II. Toetredingsverklaring Deze toetredingsakte wordt onderschreven in uitvoering van artikel 3, B. van de sectorale collectieve arbeidsovereenkomst betreffende het conventioneel brugpensioen vanaf 56 jaar in 2003 en 2004, gesloten op 7 mei 2003 in het Paritair Comité voor de scheikundige nijverheid en waarvan een kopij bijgevoegd is bij deze toetredingsakte.

De ondergetekende werkgever verklaart toe te treden bij voornoemde sectorale collectieve arbeidsovereenkomst gesloten op 7 mei 2003 in de schoot van het Paritair Comité voor de scheikundige nijverheid en die de periode van 1 januari 2003 tot 31 december 2004 dekt.

III. Verbintenissen De ondergetekende werkgever bevestigt dat deze toetredingsakte ter raadpleging aan de arbeiders werd voorgelegd overeenkomstig de bepalingen van voornoemde collectieve arbeidsovereenkomst.

IV. Procedure Een exemplaar van deze toetredingsakte wordt, na de in punt III hierboven vermelde raadpleging, samen met het register vermeld in artikel 3, B. van de bovenvermelde sectorale collectieve arbeidsovereenkomst, voor neerlegging verzonden naar de griffie van de Administratie van de collectieve arbeidsbetrekkingen van de Federale Overheidsdienst Werkgelegenheid, Arbeid en Sociaal Overleg.

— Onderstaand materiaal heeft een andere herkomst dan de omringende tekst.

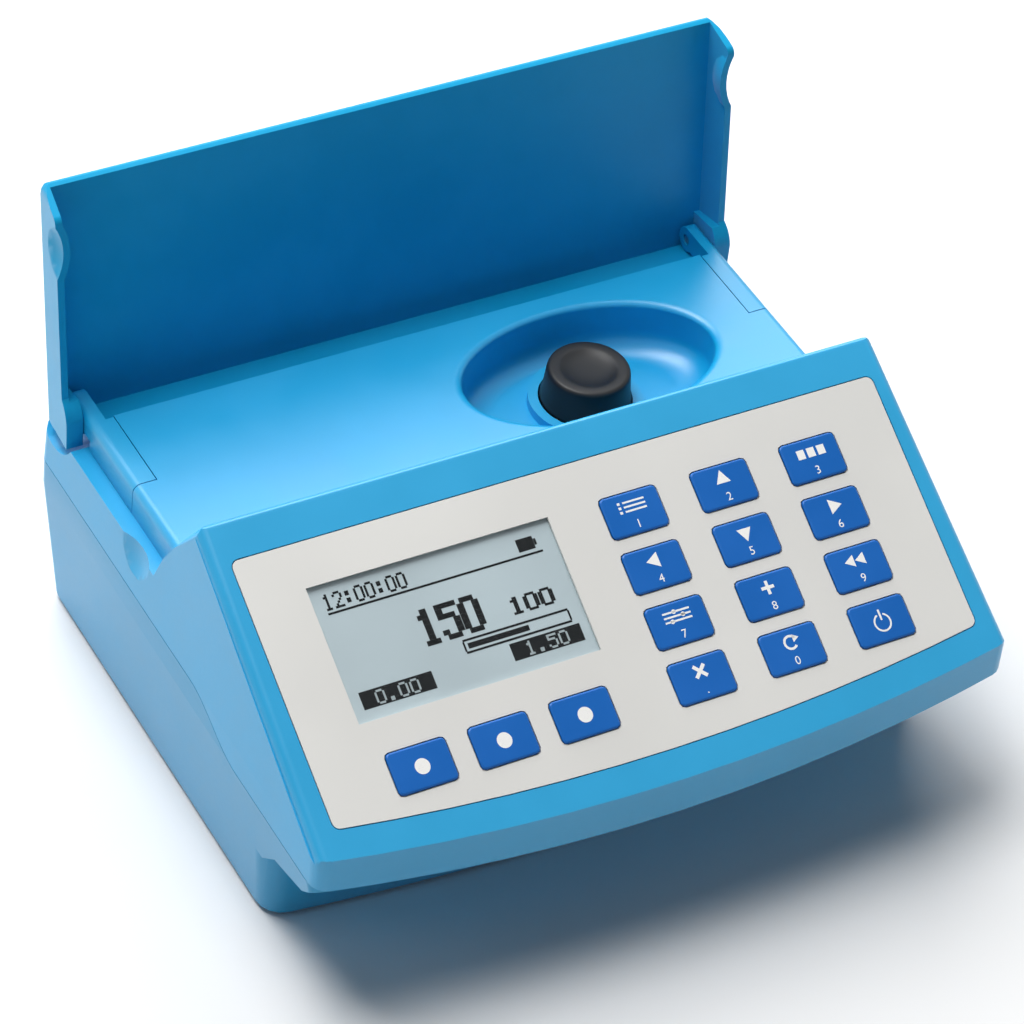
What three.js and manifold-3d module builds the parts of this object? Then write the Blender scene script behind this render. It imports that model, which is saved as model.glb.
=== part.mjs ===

Een afschrift van deze toetredingsakte wordt, samen met een afschrift van het voornoemd register, ter kennisgeving verzonden naar de voorzitter van het Paritair Comité voor de scheikundige nijverheid die er de ondertekenaars van deze sectorale collectieve arbeidsovereenkomst van in kennis brengt.

Opgemaakte te . . . . . , op . . . . . (ondertekening, identiteit en functie van de ondertekenaar) Gezien om te worden gevoegd bij het koninklijk besluit van 9 oktober 2003.